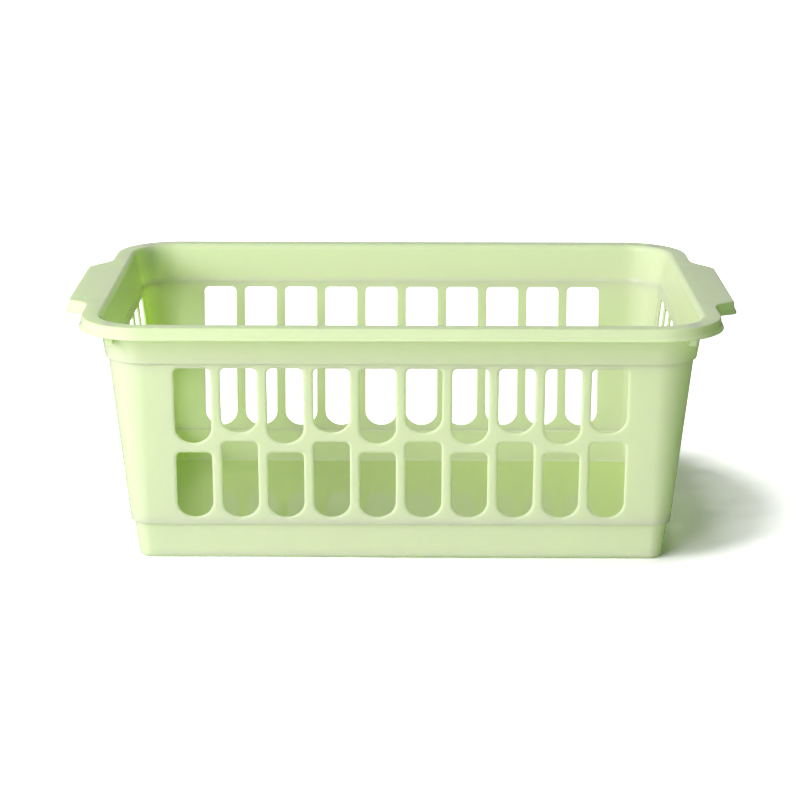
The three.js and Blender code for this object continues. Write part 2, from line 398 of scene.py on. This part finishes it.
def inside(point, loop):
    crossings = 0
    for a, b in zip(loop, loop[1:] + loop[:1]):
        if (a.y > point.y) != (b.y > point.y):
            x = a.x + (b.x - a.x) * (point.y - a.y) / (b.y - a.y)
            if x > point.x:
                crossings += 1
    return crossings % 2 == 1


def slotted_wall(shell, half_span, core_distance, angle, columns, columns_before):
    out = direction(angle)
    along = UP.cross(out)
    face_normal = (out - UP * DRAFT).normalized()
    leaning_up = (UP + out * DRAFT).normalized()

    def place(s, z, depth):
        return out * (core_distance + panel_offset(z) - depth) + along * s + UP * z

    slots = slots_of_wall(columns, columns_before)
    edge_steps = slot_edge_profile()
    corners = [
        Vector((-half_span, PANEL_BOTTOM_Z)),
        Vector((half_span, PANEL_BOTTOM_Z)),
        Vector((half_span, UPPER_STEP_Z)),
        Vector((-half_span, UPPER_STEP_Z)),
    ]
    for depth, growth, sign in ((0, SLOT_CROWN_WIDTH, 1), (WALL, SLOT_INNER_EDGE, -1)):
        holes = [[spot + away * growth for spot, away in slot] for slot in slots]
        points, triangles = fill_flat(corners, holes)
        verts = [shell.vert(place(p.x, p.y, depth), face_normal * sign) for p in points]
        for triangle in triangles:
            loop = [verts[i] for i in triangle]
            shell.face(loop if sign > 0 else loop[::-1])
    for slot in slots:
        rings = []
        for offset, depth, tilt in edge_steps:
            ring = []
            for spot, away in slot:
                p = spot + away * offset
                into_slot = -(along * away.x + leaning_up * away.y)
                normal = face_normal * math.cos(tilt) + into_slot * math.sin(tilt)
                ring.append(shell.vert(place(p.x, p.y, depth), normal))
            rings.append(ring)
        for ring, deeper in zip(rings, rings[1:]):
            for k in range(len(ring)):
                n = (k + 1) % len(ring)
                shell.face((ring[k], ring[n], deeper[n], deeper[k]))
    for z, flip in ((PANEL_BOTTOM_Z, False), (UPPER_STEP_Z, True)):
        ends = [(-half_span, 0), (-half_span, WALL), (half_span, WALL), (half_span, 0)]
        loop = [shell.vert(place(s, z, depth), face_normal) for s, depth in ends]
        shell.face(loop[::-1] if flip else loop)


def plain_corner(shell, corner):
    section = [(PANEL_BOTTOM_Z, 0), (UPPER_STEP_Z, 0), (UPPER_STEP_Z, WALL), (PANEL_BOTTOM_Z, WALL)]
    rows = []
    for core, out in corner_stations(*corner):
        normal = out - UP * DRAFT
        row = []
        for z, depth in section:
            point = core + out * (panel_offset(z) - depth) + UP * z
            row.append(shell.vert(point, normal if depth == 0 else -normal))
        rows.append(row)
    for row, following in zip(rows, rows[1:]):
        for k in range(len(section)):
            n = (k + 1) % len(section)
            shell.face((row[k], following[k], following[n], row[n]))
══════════
Problem requirements: Write out the data again, exactly and in full.

Result of this task:
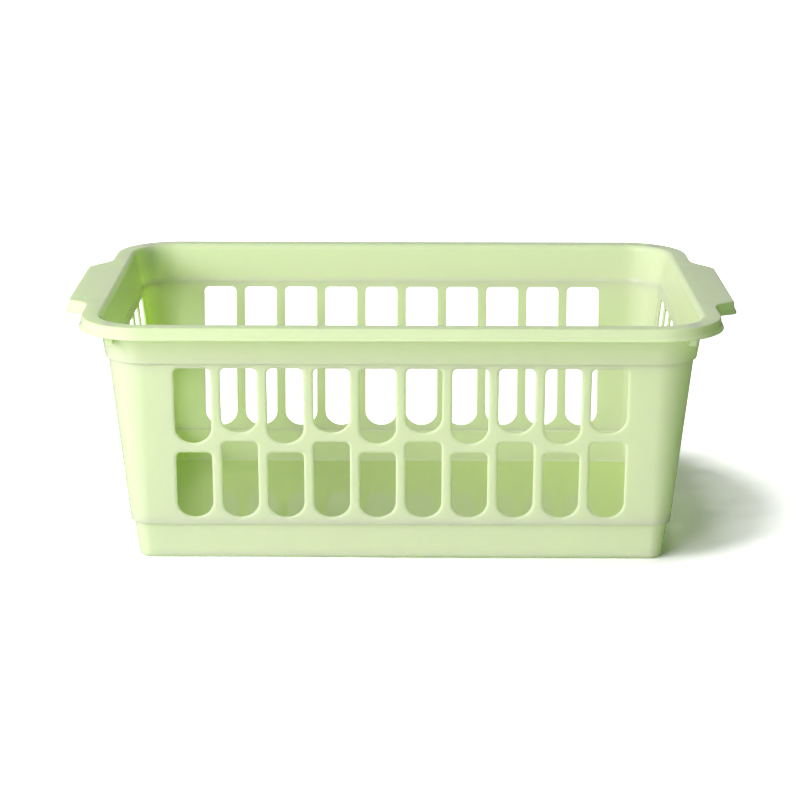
The three.js and Blender code for this object continues. Write part 2, from line 398 of scene.py on. This part finishes it.
def inside(point, loop):
    crossings = 0
    for a, b in zip(loop, loop[1:] + loop[:1]):
        if (a.y > point.y) != (b.y > point.y):
            x = a.x + (b.x - a.x) * (point.y - a.y) / (b.y - a.y)
            if x > point.x:
                crossings += 1
    return crossings % 2 == 1


def slotted_wall(shell, half_span, core_distance, angle, columns, columns_before):
    out = direction(angle)
    along = UP.cross(out)
    face_normal = (out - UP * DRAFT).normalized()
    leaning_up = (UP + out * DRAFT).normalized()

    def place(s, z, depth):
        return out * (core_distance + panel_offset(z) - depth) + along * s + UP * z

    slots = slots_of_wall(columns, columns_before)
    edge_steps = slot_edge_profile()
    corners = [
        Vector((-half_span, PANEL_BOTTOM_Z)),
        Vector((half_span, PANEL_BOTTOM_Z)),
        Vector((half_span, UPPER_STEP_Z)),
        Vector((-half_span, UPPER_STEP_Z)),
    ]
    for depth, growth, sign in ((0, SLOT_CROWN_WIDTH, 1), (WALL, SLOT_INNER_EDGE, -1)):
        holes = [[spot + away * growth for spot, away in slot] for slot in slots]
        points, triangles = fill_flat(corners, holes)
        verts = [shell.vert(place(p.x, p.y, depth), face_normal * sign) for p in points]
        for triangle in triangles:
            loop = [verts[i] for i in triangle]
            shell.face(loop if sign > 0 else loop[::-1])
    for slot in slots:
        rings = []
        for offset, depth, tilt in edge_steps:
            ring = []
            for spot, away in slot:
                p = spot + away * offset
                into_slot = -(along * away.x + leaning_up * away.y)
                normal = face_normal * math.cos(tilt) + into_slot * math.sin(tilt)
                ring.append(shell.vert(place(p.x, p.y, depth), normal))
            rings.append(ring)
        for ring, deeper in zip(rings, rings[1:]):
            for k in range(len(ring)):
                n = (k + 1) % len(ring)
                shell.face((ring[k], ring[n], deeper[n], deeper[k]))
    for z, flip in ((PANEL_BOTTOM_Z, False), (UPPER_STEP_Z, True)):
        ends = [(-half_span, 0), (-half_span, WALL), (half_span, WALL), (half_span, 0)]
        loop = [shell.vert(place(s, z, depth), face_normal) for s, depth in ends]
        shell.face(loop[::-1] if flip else loop)


def plain_corner(shell, corner):
    section = [(PANEL_BOTTOM_Z, 0), (UPPER_STEP_Z, 0), (UPPER_STEP_Z, WALL), (PANEL_BOTTOM_Z, WALL)]
    rows = []
    for core, out in corner_stations(*corner):
        normal = out - UP * DRAFT
        row = []
        for z, depth in section:
            point = core + out * (panel_offset(z) - depth) + UP * z
            row.append(shell.vert(point, normal if depth == 0 else -normal))
        rows.append(row)
    for row, following in zip(rows, rows[1:]):
        for k in range(len(section)):
            n = (k + 1) % len(section)
            shell.face((row[k], following[k], following[n], row[n]))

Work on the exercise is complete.